Trump indicated that he had discussed the tariffs with Han in a phone call, suggesting that diplomatic channels remained open despite the initial tariff imposition.
Singapore: Task Force Formation
Singapore, which received a 10% baseline tariff, established a national task force to support businesses and workers affected by the tariffs. In an address to the Singapore Parliament, Prime Minister Lawrence Wong criticized the US approach, stating that “what the U.S. is doing now is not reform” and that “these measures will accelerate the fracturing of the global economy.”
Despite this criticism, the Singaporean government announced it would not retaliate against US tariffs, preferring to seek resolution through other means.

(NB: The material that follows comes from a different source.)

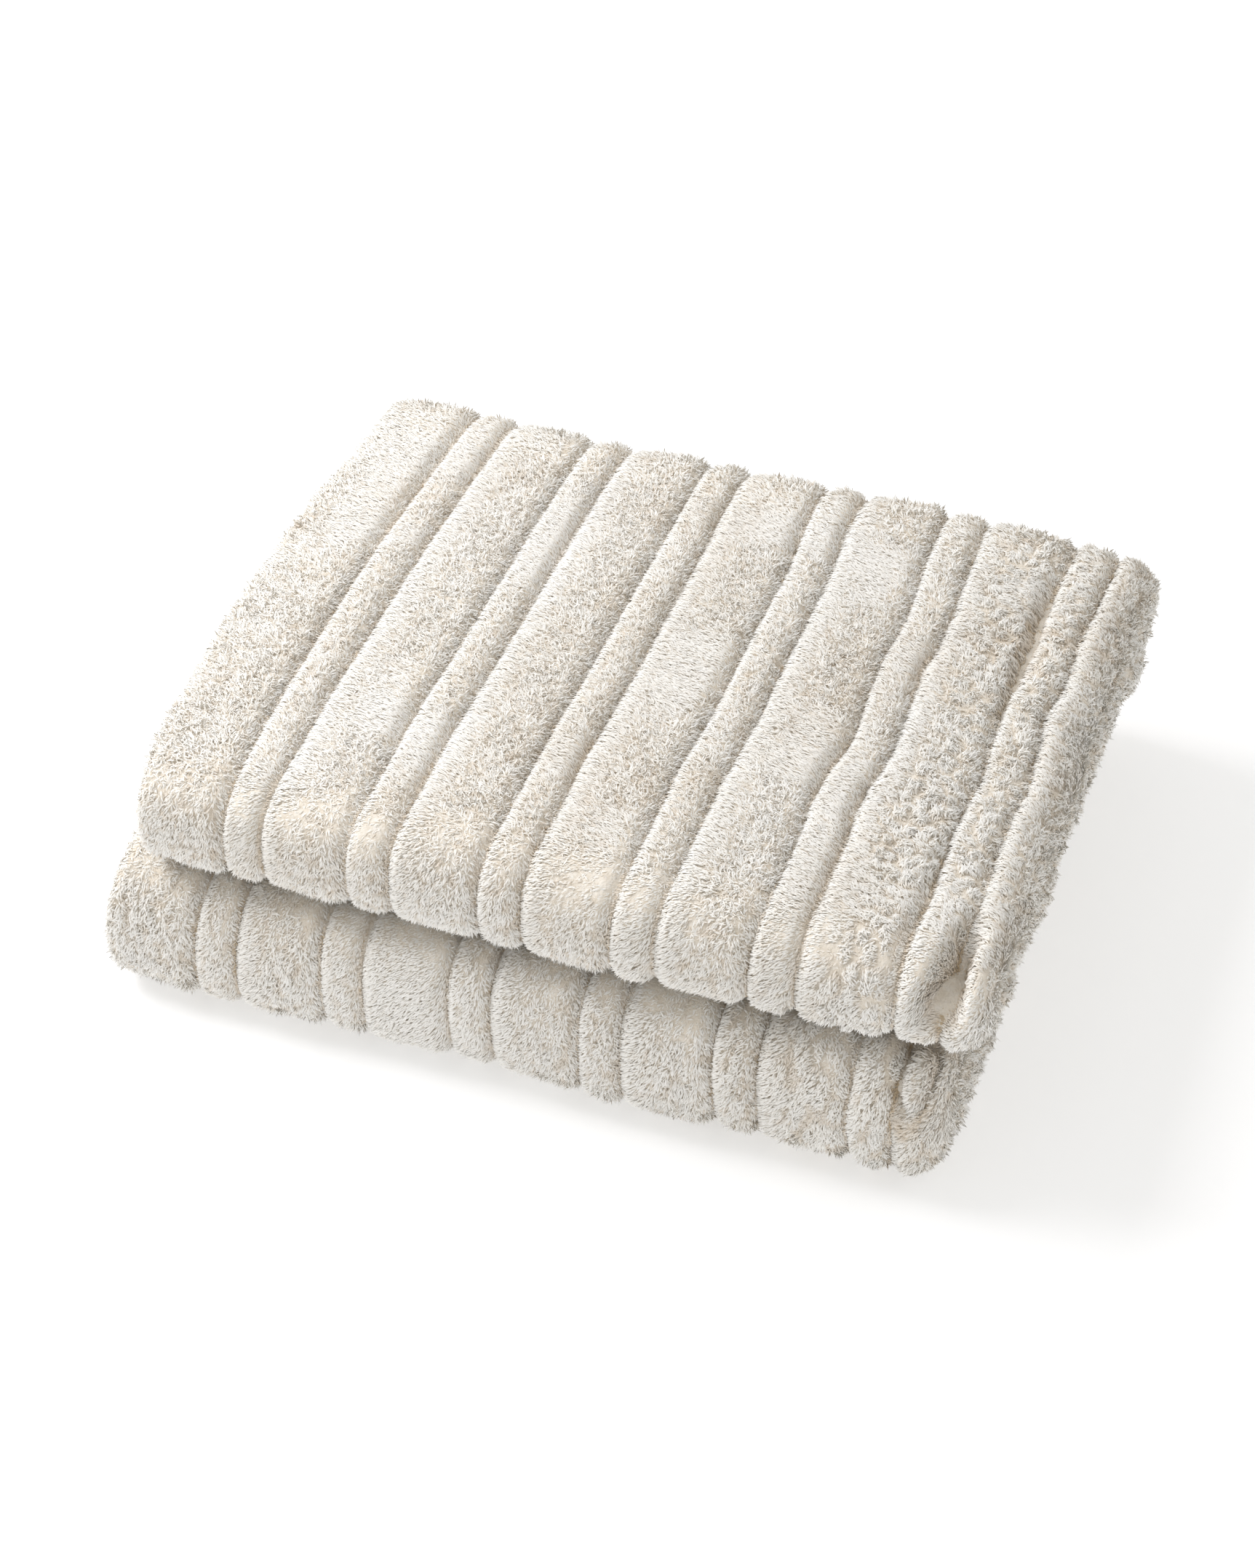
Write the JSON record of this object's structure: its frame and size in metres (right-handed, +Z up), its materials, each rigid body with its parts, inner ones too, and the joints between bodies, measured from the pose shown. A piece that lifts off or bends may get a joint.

South Africa: Diversification Strategy
South Africa, hit with a 30% tariff, chose not to retaliate but to negotiate for exemptions. Trade and Industry Minister Parks Tau also announced plans to diversify the country’s export markets, targeting regions in Asia, Europe, the Middle East, and Africa.
Due to market uncertainty, the tariffs had immediate economic consequences in South Africa, including the postponement of gem sales from the Cullinan Mine.
Corporate Adaptation Strategies
Companies affected by the tariffs have employed several strategies to mitigate their impact:
Relocating Production
Some businesses have moved final assembly to the United States to avoid tariffs. For example, NOBL Wheels, a Canadian producer of bicycle wheels, established a new operation in Bellingham, Washington, to provide “tariff-free” shipping.
Sourcing Diversification
Companies have considered shifting sourcing from highly-tariffed nations like China to countries currently outside the scope of the trade conflict, such as Vietnam, Malaysia, or Thailand.
Product Reclassification and Redesigning
Some businesses have employed “tariff engineering” by modifying their products or reclassifying them to qualify for lower tariff rates.
Seeking Exemptions
Many firms and trade associations have requested exemptions through the Office of the US Trade Representative via Section 301 requests. Between 2018 and 2021, during Trump’s first term, the USTR received over 53,000 exclusion requests, approving approximately 13%.
Inventory Stockpiling: In anticipation of tariffs, companies like Apple chartered cargo flights to rapidly build inventory in the United States, shipping an estimated 1.5 million iPhones weighing approximately 600 tons from India to the US.
Conclusion
President Trump’s tariff policy has created a complex landscape of winners and losers in global trade.
While most nations face new barriers in the US market, certain countries—notably Russia, North Korea, Cuba, and Belarus—have been completely exempted. Canada and Mexico have secured significant carve-outs through the USMCA, and the electronics industry has received special protection.
Nations have responded with varying strategies, from Zimbabwe’s preemptive tariff elimination to South Korea’s diplomatic engagement and South Africa’s market diversification.
These approaches reflect each country’s unique relationship with the United States and their respective economic vulnerabilities.
As these tariff policies continue to evolve—with some already being paused or adjusted—the global trade landscape remains in flux, requiring continued adaptation from nations and businesses alike.